'Painted With the Neo-Nazi Brush': Was the Media Coverage of the German Protests Against Covid19 Govt Restrictions Biased?

Published August 3rd, 2020 - 08:53 GMT
'Painted With the Neo-Nazi Brush': Was the Media Coverage of the German Protests Against Covid19 Govt Restrictions Biased?
A demonstrator in a wedding gown poses in front of the Brandenburg Gate with a sign reading: "Yes to the (Germany's) basic law" as she takes part in protest against the current measures to curb the spread of the Coronavirus in Berlin. (JOHN MACDOUGALL / AFP - edited by Al Bawaba)

Calls to protest against the German government's measures to curb the spread of the Coronavirus have attracted at least 20k people in the country's capital on Saturday.
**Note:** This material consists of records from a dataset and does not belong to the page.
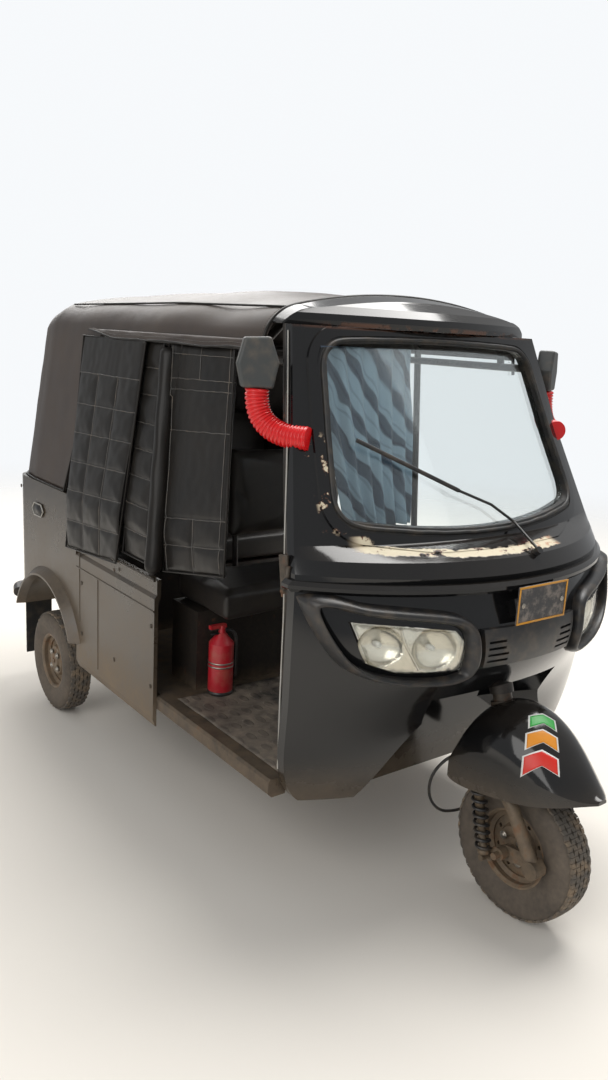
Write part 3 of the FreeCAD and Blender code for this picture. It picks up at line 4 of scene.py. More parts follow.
import bmesh
import bpy
from mathutils import Matrix, Vector, noise
from mathutils.bvhtree import BVHTree
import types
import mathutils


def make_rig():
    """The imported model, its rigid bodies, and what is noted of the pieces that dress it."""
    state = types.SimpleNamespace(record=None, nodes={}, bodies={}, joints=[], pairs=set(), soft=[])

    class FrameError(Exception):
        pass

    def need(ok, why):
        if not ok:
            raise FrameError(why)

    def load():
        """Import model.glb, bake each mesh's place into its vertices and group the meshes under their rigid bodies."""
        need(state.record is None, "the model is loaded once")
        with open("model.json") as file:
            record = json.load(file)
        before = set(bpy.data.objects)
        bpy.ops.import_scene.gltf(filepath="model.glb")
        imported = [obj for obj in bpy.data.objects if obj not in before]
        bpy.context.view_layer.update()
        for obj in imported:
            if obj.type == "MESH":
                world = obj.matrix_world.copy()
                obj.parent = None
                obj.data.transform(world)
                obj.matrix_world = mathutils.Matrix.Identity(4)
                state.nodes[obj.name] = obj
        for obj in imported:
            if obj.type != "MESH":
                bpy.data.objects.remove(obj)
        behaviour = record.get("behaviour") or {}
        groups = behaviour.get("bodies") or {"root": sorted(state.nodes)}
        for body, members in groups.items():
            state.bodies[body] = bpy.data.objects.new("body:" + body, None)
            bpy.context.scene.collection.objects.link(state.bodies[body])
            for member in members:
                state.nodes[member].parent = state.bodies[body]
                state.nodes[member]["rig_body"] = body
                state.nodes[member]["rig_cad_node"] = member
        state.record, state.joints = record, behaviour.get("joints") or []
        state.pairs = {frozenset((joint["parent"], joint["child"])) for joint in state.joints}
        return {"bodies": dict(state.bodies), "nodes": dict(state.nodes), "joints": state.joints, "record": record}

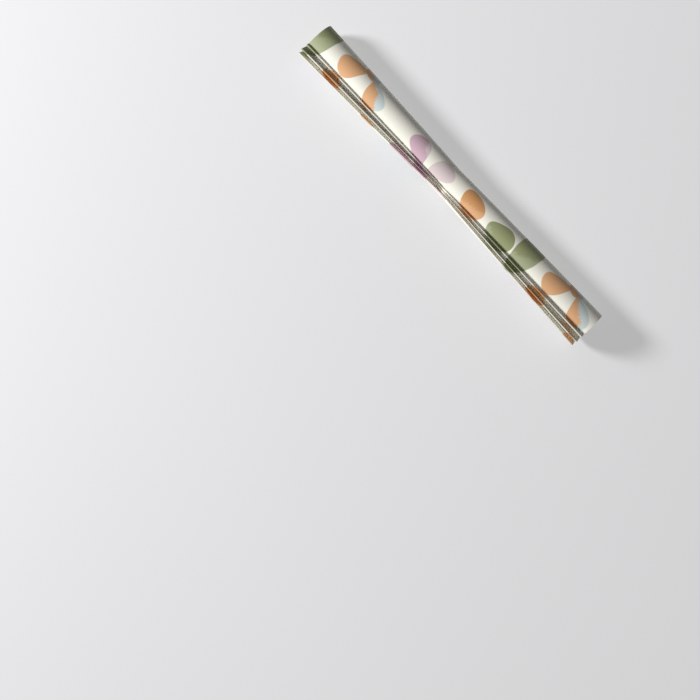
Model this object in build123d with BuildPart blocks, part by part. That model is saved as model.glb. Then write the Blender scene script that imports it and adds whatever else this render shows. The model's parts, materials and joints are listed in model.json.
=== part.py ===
"""Roll of gift wrap: four equal sheets rolled up together on a card core tube.

Every sheet is a spiral of half-circle arcs, nested in the others. Its last stretch, the free end, is a solid of
its own and hinges open about a line along the roll.

Frame: +X along the roll, +Z up, the free edges on the -Y side of the top. The origin is under the middle of the
roll, at the flat that it rests on.
"""
from build123d import *
from math import asin, cos, degrees, radians, sin, sqrt
import os

# Sheets
SHEET_COUNT = 4
SHEET_WIDTH = 508.0  # along the roll
SHEET_LENGTH = 737.0  # round the roll
PAPER = 0.15  # thickness
SPACING = 0.39  # from one sheet to the next, paper and air together
EDGE_ANGLES = [26.0, 45.0, 63.0, 80.0]  # free edges past the top, towards -Y, outermost sheet first

# Roll
ROLL_RADIUS = 26.0
REST_WIDTH = 4.5  # the flat that a paper roll makes under its own weight
HINGE_ANGLE = 45.0  # where the free ends leave the roll, above +Y
HINGE_GAP = 0.3

# Core tube
CORE_RADIUS = 16.5
CORE_WALL = 1.0

# Worked out
PITCH = SHEET_COUNT * SPACING  # growth of the spiral in one turn
LAST_ARC = 11  # number of the half turn that the free edges end on, counted from 0
AXIS_Y = -SPACING  # centres the roll's box on Y
AXIS_Z = sqrt(ROLL_RADIUS**2 - (REST_WIDTH / 2) ** 2)
RIGHT_CENTRE = (AXIS_Y, AXIS_Z)
LEFT_CENTRE = (AXIS_Y, AXIS_Z - PITCH / 2)
ROLL_END = Plane.YZ.offset(-SHEET_WIDTH / 2)
TOP_OF_LAST_TURN = 90.0 + 180.0 * (LAST_ARC - 1)  # angles run on from one turn to the next
HINGE_AT = TOP_OF_LAST_TURN - 90.0 + HINGE_ANGLE
REST_AT = TOP_OF_LAST_TURN - 180.0


def arc_radius(sheet, arc):
    """Radius of a sheet's outer surface on one half turn. Sheet 0 is the outermost."""
    return ROLL_RADIUS - sheet * SPACING + (arc - LAST_ARC + 1) * PITCH / 2


def arc_centre(arc):
    """Half turns on the +Y side share one centre, and those on the -Y side share the other."""
    return RIGHT_CENTRE if arc % 2 == 0 else LEFT_CENTRE


def arc_number(angle):
    """The half turn that an angle falls on."""
    return int((angle + 90.0) // 180.0)


def start_angle(sheet):
    """Angle of a sheet's inner edge, from its free edge and its length."""
    length_left = SHEET_LENGTH
    end = TOP_OF_LAST_TURN + EDGE_ANGLES[sheet]
    arc = LAST_ARC
    while True:
        arc_start = 180.0 * arc - 90.0
        middle_radius = arc_radius(sheet, arc) - PAPER / 2
        arc_length = radians(end - arc_start) * middle_radius
        if arc_length >= length_left:
            return end - degrees(length_left / middle_radius)
        length_left -= arc_length
        end = arc_start
        arc -= 1


def stretches(start, end, with_flat):
    """Cuts a run of the spiral at every half turn, and at the resting flat of the outermost turn."""
    cuts = [180.0 * arc - 90.0 for arc in range(arc_number(start) + 1, arc_number(end) + 1)]
    flat = []
    if with_flat:
        half_flat = degrees(asin(REST_WIDTH / 2 / ROLL_RADIUS))
        flat = [REST_AT - half_flat, REST_AT + half_flat]
        cuts = sorted([cut for cut in cuts if cut != REST_AT] + flat)
    ends = [start] + cuts + [end]
    return [(a, b, a in flat and b in flat) for a, b in zip(ends[:-1], ends[1:])]


def spiral_point(sheet, inset, angle):
    """A point on one surface of a sheet."""
    arc = arc_number(angle)
    radius = arc_radius(sheet, arc) - inset
    centre_y, centre_z = arc_centre(arc)
    return centre_y + radius * cos(radians(angle)), centre_z + radius * sin(radians(angle))


def spiral_line(sheet, inset, start, end, with_flat):
    """Adds one surface of a sheet to the line being built."""
    for a, b, is_flat in stretches(start, end, with_flat):
        if is_flat:
            Line(spiral_point(sheet, inset, a), spiral_point(sheet, inset, b))
        else:
            arc = arc_number((a + b) / 2)
            CenterArc(arc_centre(arc), arc_radius(sheet, arc) - inset, a % 360.0, b - a)


def sheet_stretch(sheet, start, end, label, with_flat=False):
    """A stretch of one sheet, from one angle to another, as a solid."""
    with BuildPart() as stretch:
        with BuildSketch(ROLL_END):
            with BuildLine():
                spiral_line(sheet, 0.0, start, end, with_flat)
                spiral_line(sheet, PAPER, start, end, with_flat)
                for angle in (start, end):
                    Line(spiral_point(sheet, 0.0, angle), spiral_point(sheet, PAPER, angle))
            make_face()
        extrude(amount=SHEET_WIDTH)
    stretch.part.label = label
    return stretch.part


# Core tube
with BuildPart() as core_tube:
    with BuildSketch(ROLL_END):
        with Locations(RIGHT_CENTRE):
            Circle(CORE_RADIUS)
            Circle(CORE_RADIUS - CORE_WALL, mode=Mode.SUBTRACT)
    extrude(amount=SHEET_WIDTH)
core_tube.part.label = "core_tube"

# Sheets, the wound length and the free end of each
parts = [core_tube.part]
for sheet in range(SHEET_COUNT):
    hinge_radius = arc_radius(sheet, LAST_ARC - 1)
    gap_angle = degrees(HINGE_GAP / hinge_radius)
    inner_edge = start_angle(sheet)
    free_edge = TOP_OF_LAST_TURN + EDGE_ANGLES[sheet]
    name = f"sheet_{sheet + 1}"
    parts.append(sheet_stretch(sheet, inner_edge, HINGE_AT, name + "_wound", with_flat=sheet == 0))
    parts.append(sheet_stretch(sheet, HINGE_AT + gap_angle, free_edge, name + "_free_end"))

os.makedirs("parts", exist_ok=True)
for part in parts:
    export_step(part, f"parts/{part.label}.step")
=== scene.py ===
import json
from math import asin, atan2, cos, degrees, pi, radians, sin, sqrt

import bpy
import numpy as np
from mathutils import Matrix, Vector


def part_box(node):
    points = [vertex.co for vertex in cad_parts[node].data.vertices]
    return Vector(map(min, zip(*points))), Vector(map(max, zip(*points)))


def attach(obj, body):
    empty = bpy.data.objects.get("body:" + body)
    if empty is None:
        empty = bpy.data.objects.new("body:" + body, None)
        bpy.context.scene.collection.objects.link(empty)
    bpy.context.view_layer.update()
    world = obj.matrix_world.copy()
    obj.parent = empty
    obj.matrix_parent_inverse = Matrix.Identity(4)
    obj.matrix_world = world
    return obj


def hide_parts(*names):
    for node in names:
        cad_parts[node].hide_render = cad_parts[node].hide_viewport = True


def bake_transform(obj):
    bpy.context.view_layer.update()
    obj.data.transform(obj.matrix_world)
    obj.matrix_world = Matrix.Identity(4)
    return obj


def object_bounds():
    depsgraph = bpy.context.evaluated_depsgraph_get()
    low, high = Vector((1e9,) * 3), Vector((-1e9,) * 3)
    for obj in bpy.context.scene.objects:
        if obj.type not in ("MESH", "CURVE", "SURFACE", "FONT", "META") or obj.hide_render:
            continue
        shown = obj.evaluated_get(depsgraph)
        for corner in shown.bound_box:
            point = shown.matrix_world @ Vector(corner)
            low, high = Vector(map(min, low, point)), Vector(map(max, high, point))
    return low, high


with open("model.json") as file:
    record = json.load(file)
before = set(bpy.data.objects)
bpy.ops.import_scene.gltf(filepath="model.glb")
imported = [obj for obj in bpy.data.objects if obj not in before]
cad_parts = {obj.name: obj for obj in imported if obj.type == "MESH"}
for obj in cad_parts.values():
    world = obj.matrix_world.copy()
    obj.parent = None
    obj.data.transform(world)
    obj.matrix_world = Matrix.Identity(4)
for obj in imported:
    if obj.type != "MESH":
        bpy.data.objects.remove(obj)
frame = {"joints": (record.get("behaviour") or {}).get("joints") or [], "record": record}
cad_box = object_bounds()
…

However, the way these protests were reported by the media afterward sparked a strong backlash as it described the demonstrators as "Neo-Nazis" and "far-right-wing."

The "day of freedom" protests, where demonstrators called on the government to stop forcing wearing masks and lockdown restrictions on them, saying that it violates their personal freedoms, have been framed by several local and international media outlets as "featuring conspiracy theorists and right-wing slogans," which ignited an online discussion on "media bias when it comes to protests that go against the mainstream."

Some commentators argued that prominent news websites have been painting all demonstrators as "Neo-Nazis in an attempt to demonize them and their calls." Yet, the BBC correspondent noted that "some participants were from the far-right and some were conspiracy theorists, who do not believe Covid-19 exists, but others were ordinary people who simply object the government's approach to the pandemic."

Additionally, some newspapers who have negatively portrayed the Berlin protest stressing "protesters defiance of social distancing rules" were criticized for "double-standard reporting," as social media users highlighted that the same newspapers were supportive of Black Lives Matter protests that rocked several international cities last June, which "took place during the pandemic too."

Despite having Europe's largest elderly population, Germany has had one of the continent's lowest death rates of less than 0.50%, according to official figures. Thus, the country is witnessing a growing opposition to lockdowns and masks, amid increasing sentiment against the Coronavirus danger they called "a hoax" and "a false alarm."